Trois questions à... Thierry Ribault, chercheur en sciences sociales au CNRS
Auteur d’un livre intitulé « Contre la résilience à Fukushima et ailleurs » Thierry Ribault est chercheur en sciences sociales au Clersé-CNRS-Université de Lille. Il voit, dans l’apologie de la résilience, vantée partout y compris dans le titre de la loi « Climat et résilience », une invitation à évacuer l’anxiété pour mieux se préparer au pire plutôt que se révolter contre ses causes.
La peur serait-elle un instrument politique ?
Nous sommes plongés dans une dissonance cognitive paralysante : il faut simultanément avoir peur et cesser d’avoir peur, évacuer l’anxiété pour mieux se préparer au pire plutôt que se révolter contre ses causes. La peur est devenue le symptôme d’une maladie de l’inadaptation que la résilience est censée soigner. Or elle est un moment indispensable à la prise de conscience des causes qui nous amènent à l’éprouver, et peut stimuler en nous la colère et la nécessité de bouleverser un capitalisme qui se nourrit du désastre qu’il génère. Face à ceux qui prétendent nous protéger de la peur, nous devons défendre notre liberté d’avoir peur. L’éco-anxieux est un dissident que l’on traite comme un malade.
Vous dites que l’idée de résilience est despotique, notamment sur les questions environnementales: pourquoi ?

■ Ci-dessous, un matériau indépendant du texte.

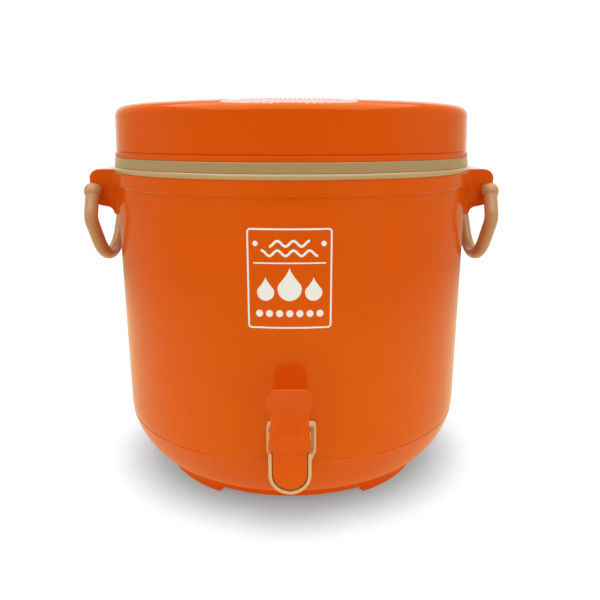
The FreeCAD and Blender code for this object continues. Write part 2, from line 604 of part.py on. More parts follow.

La résilience appelle chacun à être résistant sans opposer de résistance. Elle est despotique car c’est une technologie du consentement. Sa finalité est d’amener les populations en situation de désastre à consentir à de prétendus remèdes (le nucléaire face au réchauffement climatique, les politiques bio-sécuritaires type abattages massifs de cheptels face à la prolifération des virus) sans jamais questionner les causes : techno-capitalisme débridé, urbanisation sans limite, modèle de la ferme industrielle. Nous menant ainsi à de nouvelles catastrophes.
N’y a-t-il pas un risque de se voir traités de marchands d’apocalypse ?
Ce sont les résiliothérapeuthes et leurs cousins collapsologues qui font commerce de l’apocalypse, car ils font du malheur un mérite. Leur coup de force est de soutenir que la catastrophe n’est pas ce qui survient, mais l’impréparation individuelle et collective à ce qui survient, rendant ainsi les victimes coupables en les amenant à cogérer les dégâts. Ils perpétuent l’existant, alors qu’il faut empêcher les catastrophes d’advenir.